I should have pricked out the seedlings and grown them all on but you know how things are. There is never enough time or space, so the whole lot got planted out together. Several flowered
but only this one survives. It has outgrown, outcompeted and finally exterminated all the rivals. It is vigorous and that is a good attribute. I would have spent hours agonizing over which ones to keep
and in the end would have chosen the feeblest because it had larger flowers and I felt sorry for it. Leaving it to natural selection has been a good choice.
I was convinced that the second generation would produce something magnificent. I pricked them all out and to this day they remain in pots in the greenhouse, struggling. I really must plant them out somewhere.
My determination isn't helped by the first to flower which is surprisingly ordinary. Perhaps I would have been more impressed in the ground. I was hoping that I might find something redder than
'Stanford Scarlet' which still has a decided orange glow but nothing so far.
Meantime the parent gets better every year giving a month of colour at the height of summer.
9th July 2017
Hemerocallis 'Burning Daylight'
Daylilies are something of a problem. They make good clumps and they have good foliage as they develop. I have hundreds, and it is a great deal more than I need. To be honest it's a great deal more than I want
but I can't quite get rid of them. They are almost all grown in pots now. When I moved here I lined them all out in the field and spent the next ten years trying to sort them all out again. I got fed
up with trying to match flowers with pictures and names on the list. Anything that had lost its label was planted out in the garden as filler. Those that survived are magnificent, those still in pots are feeble.
I don't really have room to plant them all out, though I am going to use them as spacers when the Hedychium finally get planted. Perhaps that will solve the issue.
'Burning Daylight' brings the problem into sharp focus. Most of my plants are old hybrids, what would now be termed "historical" cultivars. I would like to throw them out and get something newer
but I keep being impressed. 'Burning Daylight' is sixty years old, raised by H. A. Fischer in 1957 and gained an Award of Merit in 1967. It is still the best orange-yellow I know
with a distinctive low habit and it always performs well. Perhaps the modern ones will be as reliable, it is too soon to tell.
I think I have talked myself into keeping the old-folks again. There are some really good things among them and if I am ruthless I can get rid of those that suffer from premature tattiness.
9th July 2017
It isn't fair to say that Crocosmia have only recently attracted the attention of breeders, there are hundreds of old hybrids but they had fallen by the wayside. In the 1970's there were
barely a dozen available and only half of those were worth growing. Since then there has been a resurgence of interest and the first phase of increasing popularity is always to scrabble through
the back borders of abandoned gardens looking for the remnants of past times. Hundreds of old survivors have been located and named, very few of them worth the effort. The second wave of development
comes with the breeding of some genuine improvements, and in the last decade a few have appeared. 'Paul's Best Yellow' speaks for itself, 'Fire Jumper' proves that there is still something to be gained from
new orange cultivars and 'Hellfire' makes it clear that 'Lucifer' wasn't the last word in red.
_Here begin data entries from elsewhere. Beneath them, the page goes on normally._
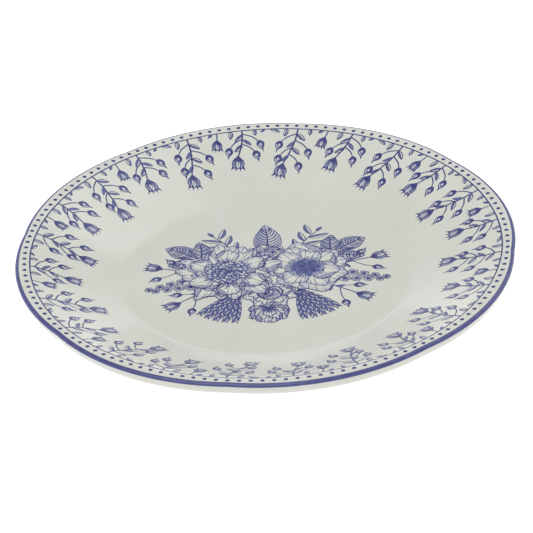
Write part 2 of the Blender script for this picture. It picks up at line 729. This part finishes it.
def petal(d, base, angle, length, width, ruffle=0.05, waves=5, phase=0.0, depth=0.5, lines=9,
          edge="ink"):
    """Engraved petal: pale with a light patch, shaded foot, fanned lines and a firm outline."""
    base = np.asarray(base, float)
    out = petal_outline(base, angle, length, width, ruffle, waves, phase=phase)
    middle = base + turned([[length * 0.5, 0]], angle)[0]
    glow = base + turned([[length * 0.66, 0]], angle)[0]
    d.fill(out, "haze", middle)
    d.fill(glow + (out - glow) * 0.66, "paper", glow)
    for share, tone in ((depth, "wash"), (depth * 0.6, "mid")):
        inner = base + (out - base) * share
        d.fill(inner, tone, base + (middle - base) * share)
    m = len(out)
    for i in range(lines):
        k = 3 + int((m - 7) * (i + 0.5) / lines)
        rim = out[k]
        reach = depth * (1.75 if i % 2 else 1.25)
        start = base + (rim - base) * 0.1
        end = base + (rim - base) * min(reach, 0.9)
        d.stroke(bowed(start, end, 0.03 * length * (1 if i % 3 else -1), 7), HATCH_W, "ink",
                 (1.0, 0.3))
        inward = base + (rim - base) * (0.82 - 0.1 * (i % 3))
        d.stroke(bowed(rim, inward, 0.0, 4), HATCH_W, edge, (1.0, 0.3))
    d.closed(out, OUTLINE_W, edge)


def rolled_edge(d, base, angle, length, width, side):
    """Rolled-over rim of a petal: a shaded crescent down one side."""
    t = np.linspace(0, 1, 12)
    x = length * (0.98 - 0.5 * t ** 1.3)
    y = side * width * (0.06 + 0.46 * np.sin(math.pi / 2 * t))
    outer = np.stack([x, y], 1)
    inner = outer - np.stack([length * 0.11 * np.sin(math.pi * t),
                              side * width * 0.15 * np.sin(math.pi * t)], 1)
    loop = turned(np.concatenate([outer, inner[-2:0:-1]]), angle) + np.asarray(base, float)
    d.fill(loop, "wash")
    d.closed(loop, OUTLINE_W)
    for k in range(2, 11, 2):
        d.stroke(bowed(loop[k], loop[k] * 0.3 + loop[-k] * 0.7, 0.0, 4), HATCH_W, "ink", (1.0, 0.4))


def petals(d, centre, rows, foot=0.1, **style):
    """Petals round a centre; each row is (angle, length, width) from back to front."""
    centre = np.asarray(centre, float)
    for i, (angle, length, width) in enumerate(rows):
        base = centre + turned([[length * foot, 0]], angle)[0]
        petal(d, base, angle, length * (1 - foot), width, phase=i * 1.7, **style)
        if i % 2 == 0 and width > 9:
            rolled_edge(d, base, angle, length * (1 - foot), width, 1 if i % 4 else -1)


def whorl(count, start, length, width):
    """Rows of evenly turned petals of slightly uneven size."""
    rows = []
    for i in range(count):
        j = (i * 5) % count
        sway = math.sin(2.3 * j + start)
        rows.append((start + 360.0 * j / count + 5 * sway, length * (1 + 0.09 * sway),
                     width * (1 - 0.12 * math.sin(1.7 * j))))
    return rows


def tuft(d, centre, rx, ry, count, size, width=0.6):
    """Crowd of short dark strokes that point away from the centre."""
    centre = np.asarray(centre, float)
    for i in range(count):
        share = math.sqrt((i + 0.5) / count)
        a = i * 2.39996
        out = np.array([rx * math.cos(a), ry * math.sin(a)])
        start = centre + out * share * 0.9
        step = size * (0.7 + 0.5 * math.sin(1.9 * i)) * out / np.hypot(*out)
        d.stroke(bowed(start, start + step, 0.22 * math.sin(2.7 * i) * size, 5), width, "ink",
                 (0.8, 0.5))
        if i % 3 == 0:
            d.fill(circle(start + step, 0.5, 7), "ink", start + step, 1)


def curls(d, centre, rx, ry, count, size):
    """Crowded small crisp petals that make a ruffled heart."""
    centre = np.asarray(centre, float)
    for i in range(count):
        share = math.sqrt(1.0 - (i + 0.5) / count)
        a = i * 2.39996
        place = centre + share * np.array([rx * math.cos(a), ry * math.sin(a)])
        angle = math.degrees(a) + 60 * math.sin(1.3 * i)
        s = size * (0.75 + 0.35 * share)
        foot = place - turned([[s * 0.4, 0]], angle)[0]
        out = petal_outline(foot, angle, s, s * 0.95, 0.18, 5, 24, i * 1.1)
        d.fill(out, "haze" if i % 2 else "wash", place)
        d.fill(foot + (out - foot) * 0.55, "mid", foot + (place - foot) * 0.55)
        d.closed(out, 0.62)
        tail = turned([[s * 0.3, 0]], angle)[0]
        d.stroke(bowed(place - tail * 1.2, place + tail, s * 0.14, 7), 0.75, "ink", (0.8, 0.4))


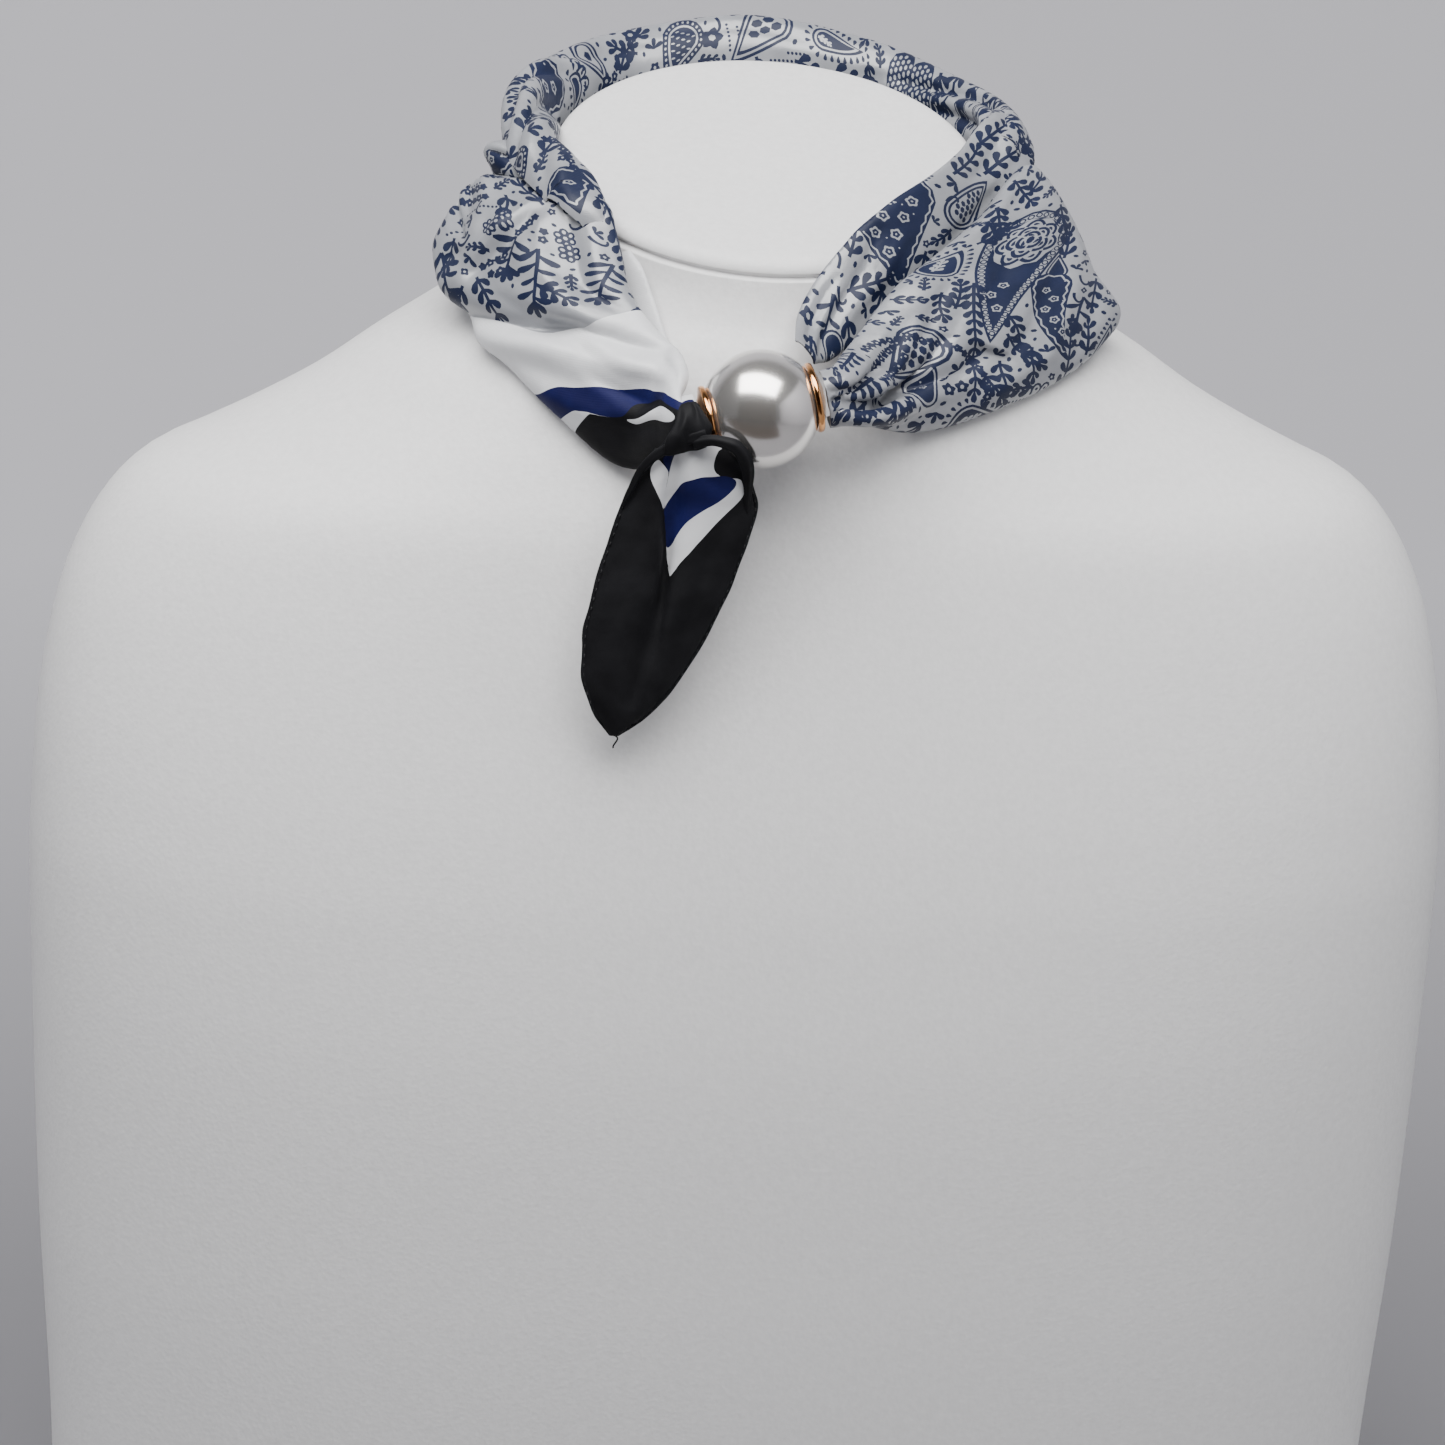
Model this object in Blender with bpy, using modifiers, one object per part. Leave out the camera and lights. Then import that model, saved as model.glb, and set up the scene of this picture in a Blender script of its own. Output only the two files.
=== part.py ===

Bred by Ken Ridgely it is the best red flowered cultivar I have seen, the flower stems remain upright through the season unlike 'Lucifer' which flops about. I have just seen a border composed entirely
in shades of red that was jaw-droppingly wonderful, something I am going to have to try myself despite my usual lack of enthusiasm for the nonsense of colour themes. 'Hellfire' is where I will start.
The real world returns with a bump. First there is the watering and the rubble to deal with.